When the nearly uncontrollable urge to create something new in my space hits me, (as it does every few months…or weeks) I often like to challenge myself to only use what I have. Like everyone, I can succumb to the craving for more stuff, things I don’t actually need at all. One of the ways I combat that is to force myself not to buy anything when I get the itch to rearrange. It is both frustrating and thrilling to have work and rework things until it’s just right. Most of the time I walk away more satisfied than if I had bought something new. It happened just last night with my office space and I couldn’t be more pleased with the result. My limitations have the potential to make room for more creativity if I let them. In many ways, confines are where the an artist can find the most inspiration. I never thought of limitations as a gift until a few days ago. I started thinking that maybe the things we feel limit us are actually where our lives and art can be the most authentic and beautiful.
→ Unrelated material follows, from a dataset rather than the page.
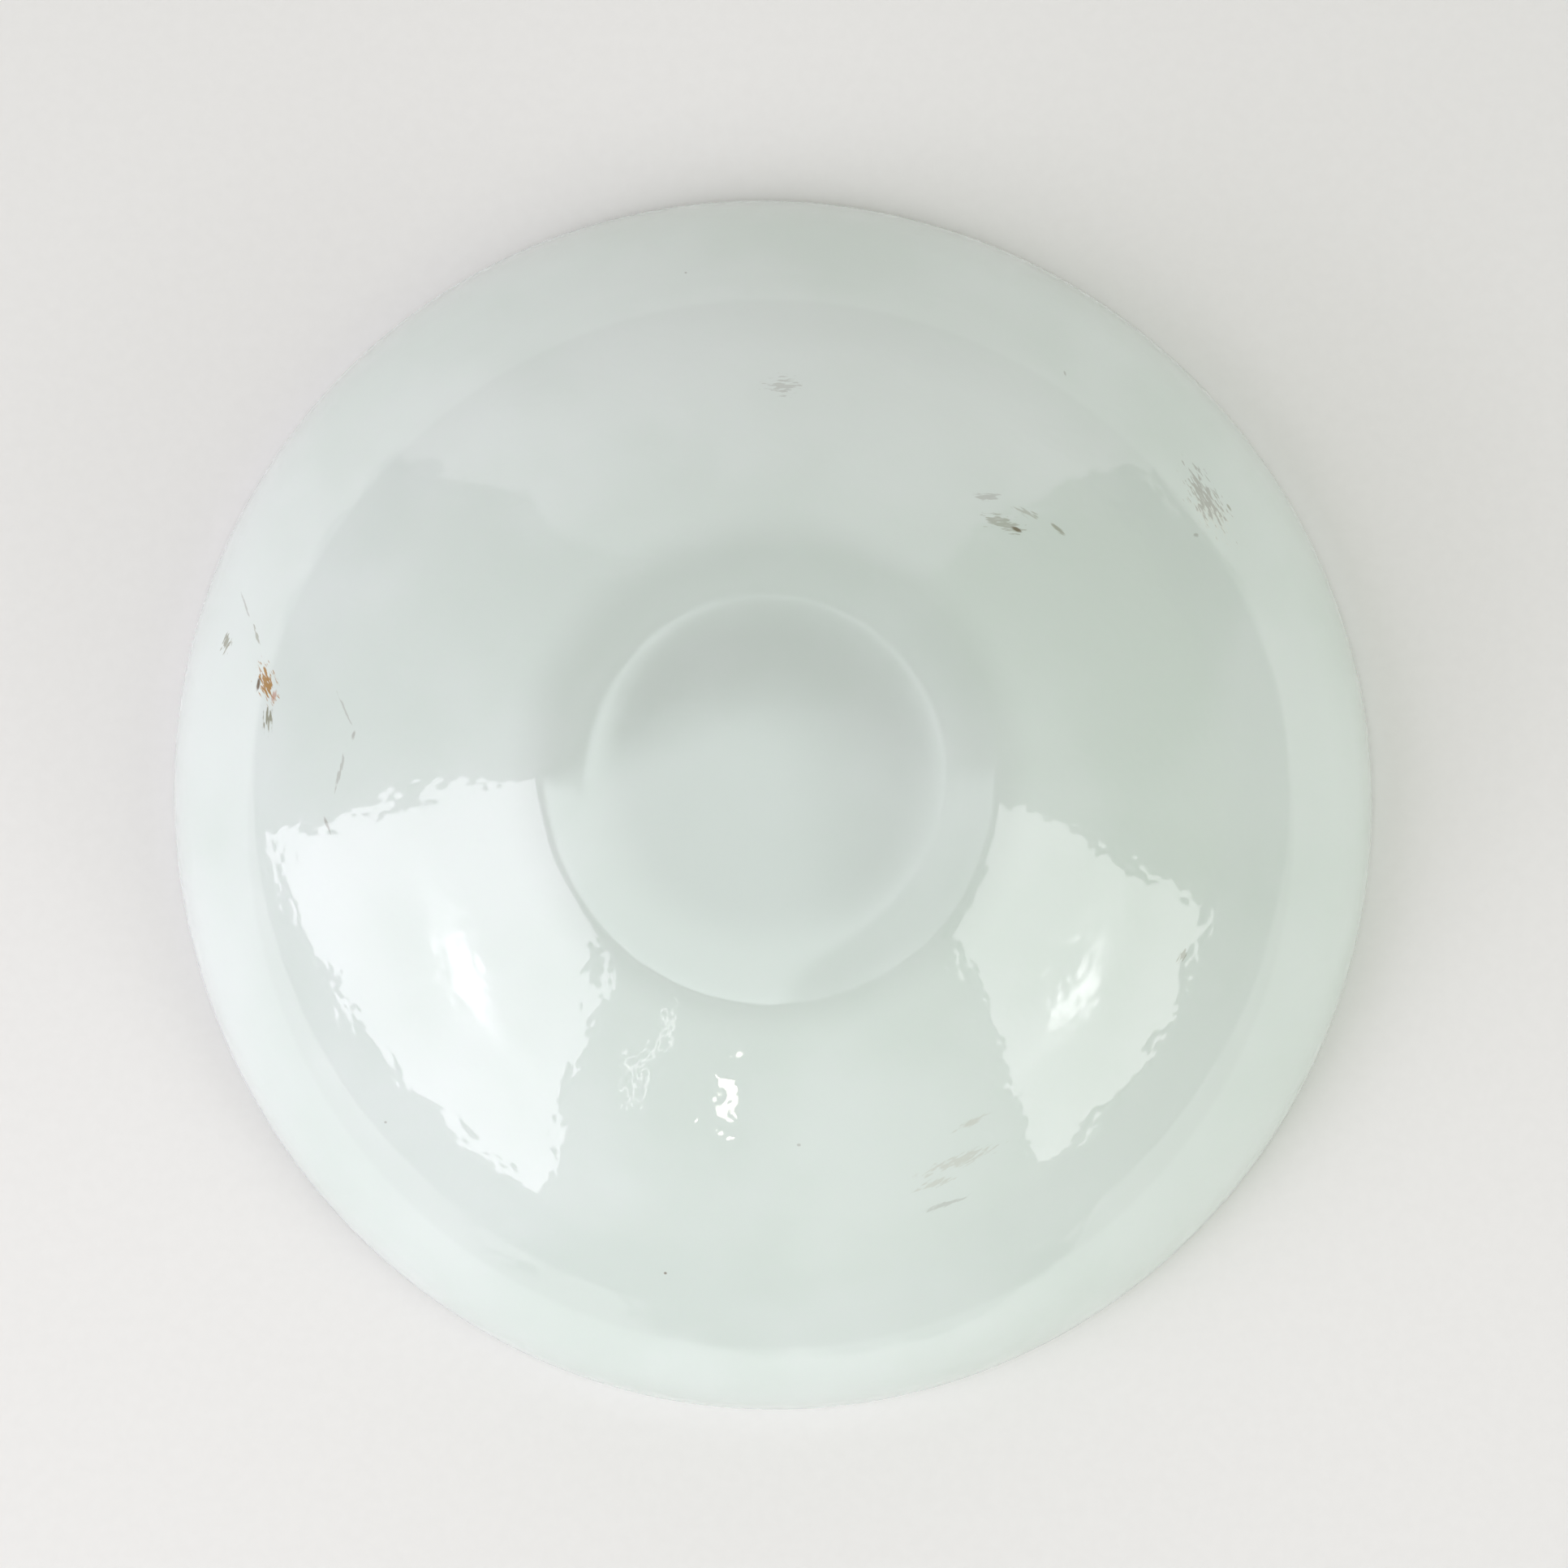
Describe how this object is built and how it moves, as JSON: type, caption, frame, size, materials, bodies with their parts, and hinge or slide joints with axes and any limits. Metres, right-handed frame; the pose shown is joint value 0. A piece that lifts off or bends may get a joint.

I read this excerpt from A Million Little Ways, my current and favorite read recently, and it just made everything click: “Our limits can be gifts if we let them be. They might show up like failure, season of life, fatigue, disability, grief, burnout. But the limits tell us important things about ourselves. They help us draw lines for margin. They pave the way for vulnerability. They sometimes show us what our passion isn’t. And that can be just as important as knowing what it is. In some cases, our limitations can actually become our inspiration…Befriend narrow limits. Let them be a reminder to you that your work and your art are impossible without divine resources. You can do nothing on your won anyway. Be relieved to shop up with all of your love as well as your ins unity, your skill as well as your fear. Show up in the world and be who you already are. Show up human. Show up authentic. Show up right where you are…”

When I first became pregnant with Eleanora my heart often wondered how having a baby was going to change my business. Will it limit me? Will I still want to work? Will I lose myself, who I was? The answer to those questions turned out to be yesBut that yes turned out differently than I thought. Through the journey of becoming a mother, God has and still is teaching me the gift of limitations. I just didn’t realize it until now. Elle is a gift, undoubtably. She is a treasure just because she is her own unique person that we are entrusted to love and raise. The gift I didn’t expect ended up being the same things I feared. Since Elle was born I have less time, less energy, less clarity of mind, less freedom. I also have more complications, more responsibility, more clutter, more noise, etc…I expected all those things, but what I didn’t see coming was how God was going to give me more trust, more purpose and less doubt and less wasted time. What I thought was going to limit me, well it did, but it also opened me up to a whole new world of beauty and passion. Now I have a new kind of passion for my art and so much more clarity in my heart for what that looks like. I’m embolden to live it out in a greater fullness. God’s grace is amazing. Looking back now, I see how all these things empty me. I have an undeniably adorable and constant reminder that I am not self-sufficient. I need God, every minute of the day! When I view my new life, my new person as a beautiful gift it opens me up to blessings I might have missed. In having less time I have learned to be more efficient. Less clarity and has made me more focused when I need to be. Less freedom made for more saying “yes” to the important things and “no” to the rest. I did lose myself, but I lost a lot of things I needed to let go of anyway.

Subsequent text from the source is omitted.